Arriva anche in Italia, dopo la presentazione all’ultimo Festival di Cannes, il nuovo film di Paolo Sorrentino, This Must Be the Place, con Sean Penn e Frances McDormand. Un’opera davvero insolita per il regista napoletano che ha scelto l’ambientazione statunitense per raccontare la storia di Cheyenne, una rockstar molto famosa in passato che dovrà ripercorrere la vita di suo padre, un ebreo americano deportato in un campo di concentramento.
Alla presentazione del film Paolo Sorrentino, lo sceneggiatore Umberto Contarello e il produttore Nicola Giuliano di Indigo film, che hanno iniziato a raccontare di David Byrne e del suo contributo al film. Il cantante inglese ha infatti scritto le musiche ed è uno dei personaggi che Cheyenne-Penn incontrerà lungo il suo viaggio.
Racconta Sorrentino: “Riguardo a Byrne, c’è stata una ‘dittatura musicale’ sua nei miei confronti. Con David, io e Nicola Giuliano ci siamo incontrati la prima volta nel camerino di un suo concerto a Torino: gli raccontavamo di voler fare un film con Sean Penn e capivamo la sua perplessità per questo progetto. Non ci considerò molto anche se ci disse di sì, ma solo per farci star buoni, senza immaginare che il film si sarebbe poi fatto davvero.  A lui poi piaceva l’idea di comporre musica che potesse essere ideata ed eseguita da una band di diciottenni. Sulla sua presenza come attore era molto scettico, ma lo abbiamo convinto!

Un film in cui la musica di David Byrne entra in maniera preponderante, ricordando le atmosfere anni ‘80, un filo conduttore che unisce anche il personaggio di Penn, ispirato a Robert Smith dei Cure per il suo aspetto: capelli corvini e cotonati, cerone bianco in faccia e trucco sugli occhi. Un aspetto un po’ inquietante che in realtà trasferisce sullo schermo tutta la malinconia e la tenerezza di un uomo avanti con gli anni, ma non ancora adulto e che crescerà proprio grazie al suo “viaggio iniziatico” attraverso gli Stati Uniti. Racconta il regista: “Direi che l’elemento che ci guidava nella sua caratterizzazione, era che lui fosse un inevitabile portatore di gioia.
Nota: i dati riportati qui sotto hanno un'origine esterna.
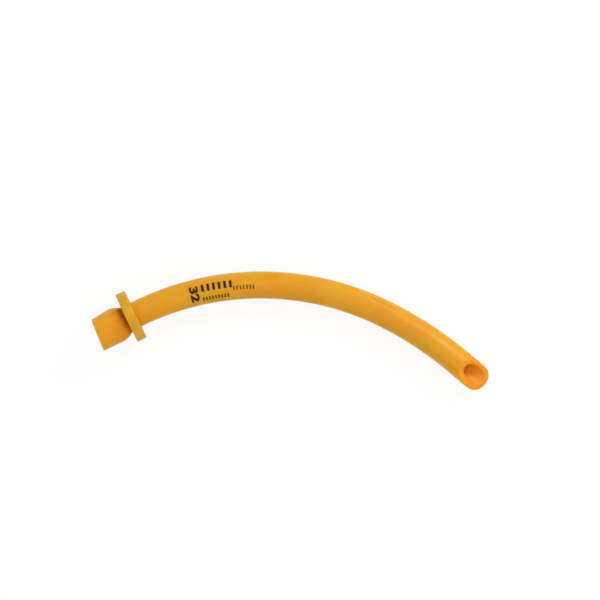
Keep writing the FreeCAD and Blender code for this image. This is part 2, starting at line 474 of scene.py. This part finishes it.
def makeShell(mouthRadius, shoulderRadius, tubeRadius, tipRadius):
    bpy.ops.object.select_all(action="DESELECT")
    back = -onward(bendStart)
    bpy.ops.mesh.primitive_circle_add(vertices=airway["sides"], radius=tubeRadius,
                                      location=shoulderEnd, rotation=facing(-back))
    settlePlace()
    editMode()
    bpy.ops.mesh.select_all(action="SELECT")
    spinRing(bendStart - bendEnd, (0, 0, 0), round(airway["bendLength"] / airway["step"]))
    taper = math.degrees(airway["tipTaper"] / airway["tipBendRadius"])
    tipSteps = (airway["tipLength"] - airway["tipStraight"] - airway["tipTaper"]) / airway["step"]
    spinRing(bendEnd - tipAt - taper, tipCentre, round(tipSteps))
    spinRing(taper, tipCentre, 1)
    narrow = tipRadius / tubeRadius
    bpy.ops.transform.resize(value=(narrow, narrow, narrow), center_override=tipStart)
    # one straight run carries the tube past the slanted cut, so that the cut's faces are clean
    runOn(tipStart, onward(tipAt) * (airway["tipStraight"] + 2 * airway["spare"]), 1)
    # the first ring widens to the socket and runs back past the mouth
    pick("VERT", onPlane(shoulderEnd, back))
    corner = runOn(shoulderEnd, back * airway["shoulder"], shoulderRadius / tubeRadius)
    flare = (mouthRadius - shoulderRadius) * (airway["barrel"] + airway["spare"]) / airway["barrel"]
    runOn(corner, back * (airway["barrel"] + airway["spare"]), 1 + flare / shoulderRadius)
    swellTube()
    for place, ease in ((shoulderEnd, airway["neckEase"]), (corner, airway["cornerEase"])):
        pick("EDGE", onPlane(place, back))
        bpy.ops.mesh.bevel(offset=ease, segments=airway["easeFaces"], affect="EDGES")
    objectMode()
    return bpy.context.object


# The wall's flat cut at an end is closed, and its outside and inside edges are eased.
# Faces of the same width make the ease long at a thin lip and short at a blunt one.
def trimEnd(place, run, normal, middleRadius, eases):
    bpy.ops.mesh.select_all(action="SELECT")
    bpy.ops.mesh.bisect(plane_co=place, plane_no=normal, clear_outer=True)
    pick("EDGE", onPlane(place, normal))
    bpy.ops.mesh.bridge_edge_loops()
    inCut = onPlane(place, normal)
    for side, (width, faces) in zip((1, -1), eases):
        pick("EDGE", lambda point: inCut(point) and
             side * ((point - place).cross(run).length - middleRadius) > 0)
        bpy.ops.mesh.bevel(affect="EDGES", offset=width, segments=faces, offset_type="WIDTH")


# The long lip is fuller and blunter than a flat cut leaves it, and the lumen comes out
# a little to the outside of the bend
def shapeLip(place, run, out, middleRadius):
    mesh = bmesh.from_edit_mesh(bpy.context.object.data)
    for vert in mesh.verts:
        offset = vert.co - place
        along = offset.dot(run)
        if along > 0:
            share = min(along / airway["lipFull"], 1)
            smooth = share * share * (3 - 2 * share)
            vert.co += out * offset.dot(out) * airway["lipFlare"] * smooth
            vert.co -= run * airway["lipPress"] * (along / airway["lipReach"]) ** 3
        if along > -airway["lumenReach"] and offset.cross(run).length < middleRadius:
            vert.co += out * airway["lumenOut"]
            vert.co += run * (along * airway["lumenStretch"] - airway["lumenBack"])
    bmesh.update_edit_mesh(bpy.context.object.data)


def makeAirway():
    outer = makeShell(*airway["outside"])
    makeShell(*airway["inside"])
    editMode()
    bpy.ops.mesh.select_all(action="SELECT")
    bpy.ops.mesh.flip_normals()
    objectMode()
    outer.select_set(True)
    bpy.ops.object.join()
    editMode()
    run = onward(bendStart)
    mouth = shoulderEnd - run * (airway["shoulder"] + airway["barrel"])
    middleRadius = (airway["outside"][0] + airway["inside"][0]) / 2
    trimEnd(mouth, run, turned(-run, -airway["mouthSkew"]), middleRadius, airway["mouthEase"])
    run = onward(tipAt)
    tip = tipStart + run * airway["tipStraight"]
    slant = math.radians(airway["bevelAngle"])
    middleRadius = (airway["outside"][3] + airway["inside"][3]) / 2
    cutWay = run * math.sin(slant) + Vector((0, 0, math.cos(slant)))
    trimEnd(tip, run, cutWay, middleRadius, airway["tipEase"])
    shapeLip(tip, run, outward(tipAt), middleRadius)
    bpy.ops.mesh.select_all(action="SELECT")
    bpy.ops.mesh.remove_doubles(threshold=mergeDistance)
    bpy.ops.mesh.normals_make_consistent(inside=False)
    objectMode()

    mesh = bpy.context.object.data
    place = mesh.attributes.new("tubePlace", "FLOAT_VECTOR", "POINT")
    for index, vertex in enumerate(mesh.vertices):
        along, way, out = followTube(vertex.co)
        place.data[index].vector = (along, out, vertex.co.z)
    leanPiece()
    piece = finishPiece("airwayTube", makeLatex(), "airway")
    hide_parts("airway_tube")
    return piece


# The flange: a soft washer that can be slid along the tube, here against the shoulder.
# It leans a little on the tube, and its rim is punched a little off the hole's centre.
flange = {
    "radius": 10.2 * mm, "thickness": 3.9 * mm, "gap": 0.12 * mm, "holeRadius": 5.46 * mm,
    "lean": 2.1, "offCentre": 0.3 * mm, "sides": 96, "rimEase": 0.3 * mm, "easeFaces": 4,
}


def makeFlange():
    bpy.ops.object.select_all(action="DESELECT")
    reach = flange["gap"] + flange["thickness"] / 2
    flangeAt = bendStart - math.degrees(reach / airway["bendRadius"])
    middle = outward(flangeAt) * airway["bendRadius"]
    axis = turned(onward(flangeAt), -flange["lean"])
    shift = turned(outward(flangeAt), -flange["lean"]) * flange["offCentre"]
    bpy.ops.mesh.primitive_cylinder_add(vertices=flange["sides"], radius=flange["radius"],
                                        depth=flange["thickness"], location=middle + shift,
                                        rotation=facing(axis))
    settlePlace()
    editMode()
    half = axis * (flange["thickness"] / 2)
    pick("FACE", onPlane(middle + half, axis), onPlane(middle - half, axis))
    bpy.ops.mesh.inset(thickness=flange["radius"] - flange["holeRadius"], use_even_offset=True)
    bpy.ops.transform.translate(value=-shift)
    bpy.ops.mesh.bridge_edge_loops()
    for place in (middle + half, middle - half):
        pick("FACE", onPlane(place, axis))
        bpy.ops.mesh.region_to_loop()
        bpy.ops.mesh.bevel(offset=flange["rimEase"], segments=flange["easeFaces"], affect="EDGES")
    bpy.ops.mesh.select_all(action="SELECT")
    bpy.ops.mesh.normals_make_consistent(inside=False)
    objectMode()
    leanPiece()
    piece = finishPiece("slidingFlange", makeRubber(), "flange")
    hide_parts("flange_disc")


# The print: the plain size number turned to read round the tube, and rows of plain marks.
# Each row runs along the bend from "start", "rise" out from the centreline. The print is laid out
# flat at "height" above the bend's plane, sliced, and then pressed down on the tube.
sizePrint = {
    "number": "32", "at": 28.6 * mm, "rise": -0.6 * mm, "across": 6.2 * mm, "tall": 3.4 * mm,
    "weight": 0.04,
    "rows": (
        {"start": 32.1 * mm, "pitch": 2.2 * mm, "count": 6, "rise": 1.1 * mm,
         "tall": 2.8 * mm, "wide": 1.05 * mm},
        {"start": 31.8 * mm, "pitch": 1.25 * mm, "count": 9, "rise": -3.2 * mm,
         "tall": 1.4 * mm, "wide": 0.5 * mm},
        {"start": 44.3 * mm, "pitch": 1.3 * mm, "count": 7, "rise": -0.65 * mm,
         "tall": 1.7 * mm, "wide": 0.42 * mm},
    ),
    "cornerEase": 0.1 * mm, "cornerFaces": 3, "height": 8 * mm,
    "slice": 0.3 * mm, "sliceAt": 39 * mm, "sliceAcross": 6 * mm, "sliceAlong": 15 * mm,
    "film": 0.06 * mm, "proud": 0.03 * mm,
}


def onBend(along, rise):
    angle = bendStart - math.degrees(along / airway["bendRadius"])
    place = outward(angle) * (airway["bendRadius"] + rise)
    return angle, Vector((place.x, place.y, sizePrint["height"]))


def makeNumber():
    bpy.ops.object.select_all(action="DESELECT")
    bpy.ops.object.text_add()
    text = bpy.context.object.data
    text.body = sizePrint["number"]
    text.offset = sizePrint["weight"]
    bpy.ops.object.convert(target="MESH")
    bpy.ops.object.origin_set(type="ORIGIN_GEOMETRY", center="BOUNDS")
    piece = bpy.context.object
    angle, place = onBend(sizePrint["at"], sizePrint["rise"])
    piece.scale = (sizePrint["across"] / piece.dimensions.x, sizePrint["tall"] / piece.dimensions.y, 1)
    piece.rotation_euler = (0, 0, math.radians(angle - 180))
    piece.location = place
    settlePlace()
    return piece


def makeMark(row, number):
    bpy.ops.object.select_all(action="DESELECT")
    angle, place = onBend(row["start"] + row["pitch"] * number, row["rise"])
    bpy.ops.mesh.primitive_plane_add(size=1)
    bpy.context.object.scale = (row["tall"], row["wide"], 1)
    settlePlace()
    editMode()
    bpy.ops.mesh.bevel(offset=sizePrint["cornerEase"], segments=sizePrint["cornerFaces"],
                       affect="VERTICES")
    objectMode()
    bpy.context.object.rotation_euler = (0, 0, math.radians(angle))
    bpy.context.object.location = place
    settlePlace()
    return bpy.context.object


def makePrint(tube):
    pieces = [makeNumber()]
    for row in sizePrint["rows"]:
        pieces += [makeMark(row, number) for number in range(row["count"])]
    for piece in pieces:
        piece.select_set(True)
    bpy.context.view_layer.objects.active = pieces[0]
    bpy.ops.object.join()
    editMode()
    # sliced fine, so that it can follow the round of the tube
    angle, middle = onBend(sizePrint["sliceAt"], 0)
    for way, reach in ((outward(angle), sizePrint["sliceAcross"]),
                       (onward(angle), sizePrint["sliceAlong"])):
        for cut in range(int(2 * reach / sizePrint["slice"])):
            place = middle + way * (cut * sizePrint["slice"] - reach)
            bpy.ops.mesh.select_all(action="SELECT")
            bpy.ops.mesh.bisect(plane_co=place, plane_no=way)
    objectMode()
    bpy.context.object.matrix_world = bendPlace
    bpy.context.view_layer.update()
    applyModifier("SHRINKWRAP", target=tube, wrap_method="PROJECT", use_project_z=True,
                  use_positive_direction=False, use_negative_direction=True, offset=sizePrint["proud"])
    settlePlace()
    applyModifier("SOLIDIFY", thickness=sizePrint["film"], offset=-1)
    finishPiece("sizePrint", makeInk(), "airway")


makeCamera()
makeStudio()
tube = makeAirway()
makeFlange()
makePrint(tube)
print("pieces done")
Mentre lo sceneggiatore Umberto Contarello precisa lo stato emotivo di Cheyenne: “Sta in quella zona grigia tra una noia senza senso e un inizio di malinconia che potrebbe diventare depressione in senso clinico. Se sia realmente depresso o meno, dipende anche da chi gli fa una diagnosi.” Continua Sorrentino: “Il lavoro svolto con Penn ricalca quello che ho fatto con tutti i miei attori. La grande differenza è che vedendo lavorare Sean Penn ti accorgi che lui è davvero in grado di fare tutto, il che è una caratteristica non comune. Da regista ho rischiato molto, perché pensi di poter fare tutto, con una tale bravura a disposizione. Nella sceneggiatura il personaggio era già molto definito, ma Sean ha comunque portato moltissimo, grazie alla sua capacità di aggiungere quello che non c’era scritto: la voce in falsetto  (che descrive anche il lato femminile del suo personaggio), il modo di camminare (che lui definiva come quello dei ricchi che si sentono in colpa), e le più piccole sfumature.
Un personaggio complesso dunque, che nel film, già dalle prime inquadrature, riflette tutto il peso della vita, soprattutto nei gesti e nel suo incedere incerto, un lavoro di costruzione del personaggio davvero straordinario che definisce il valore dell’intera pellicola.
Aggiunge Sorrentino: “Da spettatore non mi piacciono i film che narrano un solo tema o veicolano un solo messaggio; per questo ho scelto molti spunti: l’assenza di un rapporto affettivo tra padre e figlio, l’Olocausto con lo sguardo di un uomo di oggi, e il racconto della musica. Volevo due parti ben separate nel film: c’è bellezza nel raccontare due segmenti diversi che convivono nello stesso film.” E sul racconto dell’Olocausto continua il regista: “Sarebbe presuntuoso dire che è un film che racconta quella vicenda. Si muove su quello sfondo ma non la descrive in maniera storica, lo fa in maniera non completa, come è giusto che sia, visto che si tratta di un modo per raccontare le degenerazioni del comportamento umano.